**TASK:**
Write out each line of the material again, word for word.

**INFORMATION PROVIDED:**

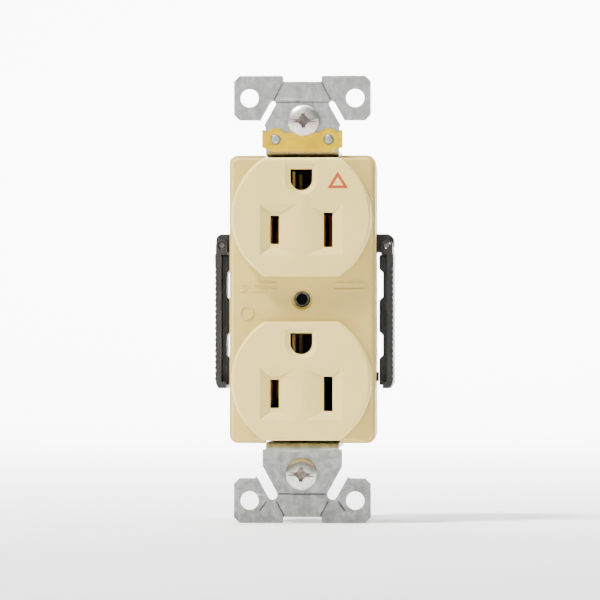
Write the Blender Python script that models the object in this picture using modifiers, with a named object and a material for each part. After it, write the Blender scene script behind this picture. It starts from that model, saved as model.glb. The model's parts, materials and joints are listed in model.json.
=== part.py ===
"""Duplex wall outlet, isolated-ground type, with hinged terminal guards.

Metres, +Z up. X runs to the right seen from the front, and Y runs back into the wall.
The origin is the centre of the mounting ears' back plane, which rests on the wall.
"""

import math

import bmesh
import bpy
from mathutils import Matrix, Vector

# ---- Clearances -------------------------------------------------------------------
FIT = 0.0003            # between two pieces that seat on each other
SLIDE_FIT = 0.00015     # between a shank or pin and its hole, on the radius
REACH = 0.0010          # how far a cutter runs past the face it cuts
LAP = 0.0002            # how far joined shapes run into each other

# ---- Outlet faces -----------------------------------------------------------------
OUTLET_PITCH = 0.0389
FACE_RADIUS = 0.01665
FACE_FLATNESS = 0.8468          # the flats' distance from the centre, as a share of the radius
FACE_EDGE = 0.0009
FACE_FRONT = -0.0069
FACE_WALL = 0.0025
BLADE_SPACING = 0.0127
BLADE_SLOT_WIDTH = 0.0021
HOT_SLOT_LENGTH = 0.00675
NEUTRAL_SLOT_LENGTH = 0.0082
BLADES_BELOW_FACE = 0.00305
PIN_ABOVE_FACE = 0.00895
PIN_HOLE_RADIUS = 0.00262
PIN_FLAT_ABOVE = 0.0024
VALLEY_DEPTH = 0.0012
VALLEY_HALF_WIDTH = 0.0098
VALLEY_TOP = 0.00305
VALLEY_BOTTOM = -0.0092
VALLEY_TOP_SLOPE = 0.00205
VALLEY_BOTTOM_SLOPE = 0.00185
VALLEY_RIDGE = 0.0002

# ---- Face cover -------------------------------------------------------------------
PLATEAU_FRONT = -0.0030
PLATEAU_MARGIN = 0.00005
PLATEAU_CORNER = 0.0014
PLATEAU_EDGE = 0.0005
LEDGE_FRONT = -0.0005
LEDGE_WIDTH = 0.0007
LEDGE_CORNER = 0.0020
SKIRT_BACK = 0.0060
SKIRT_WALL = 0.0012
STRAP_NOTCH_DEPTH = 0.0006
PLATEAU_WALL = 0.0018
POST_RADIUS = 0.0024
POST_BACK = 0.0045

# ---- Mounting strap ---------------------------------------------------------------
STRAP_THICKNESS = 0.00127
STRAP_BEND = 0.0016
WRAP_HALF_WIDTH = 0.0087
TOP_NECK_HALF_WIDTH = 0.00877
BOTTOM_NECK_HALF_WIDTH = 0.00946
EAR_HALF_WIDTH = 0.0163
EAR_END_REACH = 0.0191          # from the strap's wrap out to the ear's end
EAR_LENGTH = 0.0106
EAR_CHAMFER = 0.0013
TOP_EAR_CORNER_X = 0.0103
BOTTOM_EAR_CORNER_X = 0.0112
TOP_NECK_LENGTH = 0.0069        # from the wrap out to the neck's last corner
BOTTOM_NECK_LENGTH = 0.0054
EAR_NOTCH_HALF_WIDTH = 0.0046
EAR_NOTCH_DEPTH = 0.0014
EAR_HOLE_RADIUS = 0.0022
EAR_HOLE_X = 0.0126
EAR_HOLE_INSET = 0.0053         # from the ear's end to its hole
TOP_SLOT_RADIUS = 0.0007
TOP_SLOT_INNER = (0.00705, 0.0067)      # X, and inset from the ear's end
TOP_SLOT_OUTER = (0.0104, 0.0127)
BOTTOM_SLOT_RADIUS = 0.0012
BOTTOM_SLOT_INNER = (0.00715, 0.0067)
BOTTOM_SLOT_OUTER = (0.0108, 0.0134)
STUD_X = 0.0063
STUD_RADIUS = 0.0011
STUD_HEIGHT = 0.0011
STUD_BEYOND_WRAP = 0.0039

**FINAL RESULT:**
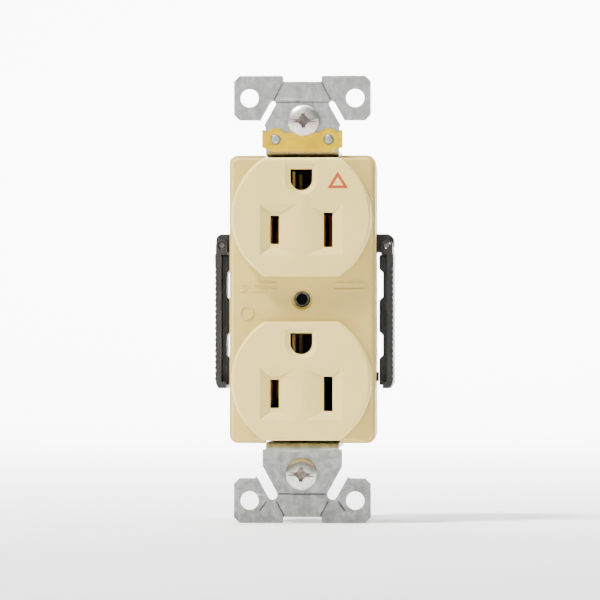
Write the Blender Python script that models the object in this picture using modifiers, with a named object and a material for each part. After it, write the Blender scene script behind this picture. It starts from that model, saved as model.glb. The model's parts, materials and joints are listed in model.json.
=== part.py ===
"""Duplex wall outlet, isolated-ground type, with hinged terminal guards.

Metres, +Z up. X runs to the right seen from the front, and Y runs back into the wall.
The origin is the centre of the mounting ears' back plane, which rests on the wall.
"""

import math

import bmesh
import bpy
from mathutils import Matrix, Vector

# ---- Clearances -------------------------------------------------------------------
FIT = 0.0003            # between two pieces that seat on each other
SLIDE_FIT = 0.00015     # between a shank or pin and its hole, on the radius
REACH = 0.0010          # how far a cutter runs past the face it cuts
LAP = 0.0002            # how far joined shapes run into each other

# ---- Outlet faces -----------------------------------------------------------------
OUTLET_PITCH = 0.0389
FACE_RADIUS = 0.01665
FACE_FLATNESS = 0.8468          # the flats' distance from the centre, as a share of the radius
FACE_EDGE = 0.0009
FACE_FRONT = -0.0069
FACE_WALL = 0.0025
BLADE_SPACING = 0.0127
BLADE_SLOT_WIDTH = 0.0021
HOT_SLOT_LENGTH = 0.00675
NEUTRAL_SLOT_LENGTH = 0.0082
BLADES_BELOW_FACE = 0.00305
PIN_ABOVE_FACE = 0.00895
PIN_HOLE_RADIUS = 0.00262
PIN_FLAT_ABOVE = 0.0024
VALLEY_DEPTH = 0.0012
VALLEY_HALF_WIDTH = 0.0098
VALLEY_TOP = 0.00305
VALLEY_BOTTOM = -0.0092
VALLEY_TOP_SLOPE = 0.00205
VALLEY_BOTTOM_SLOPE = 0.00185
VALLEY_RIDGE = 0.0002

# ---- Face cover -------------------------------------------------------------------
PLATEAU_FRONT = -0.0030
PLATEAU_MARGIN = 0.00005
PLATEAU_CORNER = 0.0014
PLATEAU_EDGE = 0.0005
LEDGE_FRONT = -0.0005
LEDGE_WIDTH = 0.0007
LEDGE_CORNER = 0.0020
SKIRT_BACK = 0.0060
SKIRT_WALL = 0.0012
STRAP_NOTCH_DEPTH = 0.0006
PLATEAU_WALL = 0.0018
POST_RADIUS = 0.0024
POST_BACK = 0.0045

# ---- Mounting strap ---------------------------------------------------------------
STRAP_THICKNESS = 0.00127
STRAP_BEND = 0.0016
WRAP_HALF_WIDTH = 0.0087
TOP_NECK_HALF_WIDTH = 0.00877
BOTTOM_NECK_HALF_WIDTH = 0.00946
EAR_HALF_WIDTH = 0.0163
EAR_END_REACH = 0.0191          # from the strap's wrap out to the ear's end
EAR_LENGTH = 0.0106
EAR_CHAMFER = 0.0013
TOP_EAR_CORNER_X = 0.0103
BOTTOM_EAR_CORNER_X = 0.0112
TOP_NECK_LENGTH = 0.0069        # from the wrap out to the neck's last corner
BOTTOM_NECK_LENGTH = 0.0054
EAR_NOTCH_HALF_WIDTH = 0.0046
EAR_NOTCH_DEPTH = 0.0014
EAR_HOLE_RADIUS = 0.0022
EAR_HOLE_X = 0.0126
EAR_HOLE_INSET = 0.0053         # from the ear's end to its hole
TOP_SLOT_RADIUS = 0.0007
TOP_SLOT_INNER = (0.00705, 0.0067)      # X, and inset from the ear's end
TOP_SLOT_OUTER = (0.0104, 0.0127)
BOTTOM_SLOT_RADIUS = 0.0012
BOTTOM_SLOT_INNER = (0.00715, 0.0067)
BOTTOM_SLOT_OUTER = (0.0108, 0.0134)
STUD_X = 0.0063
STUD_RADIUS = 0.0011
STUD_HEIGHT = 0.0011
STUD_BEYOND_WRAP = 0.0039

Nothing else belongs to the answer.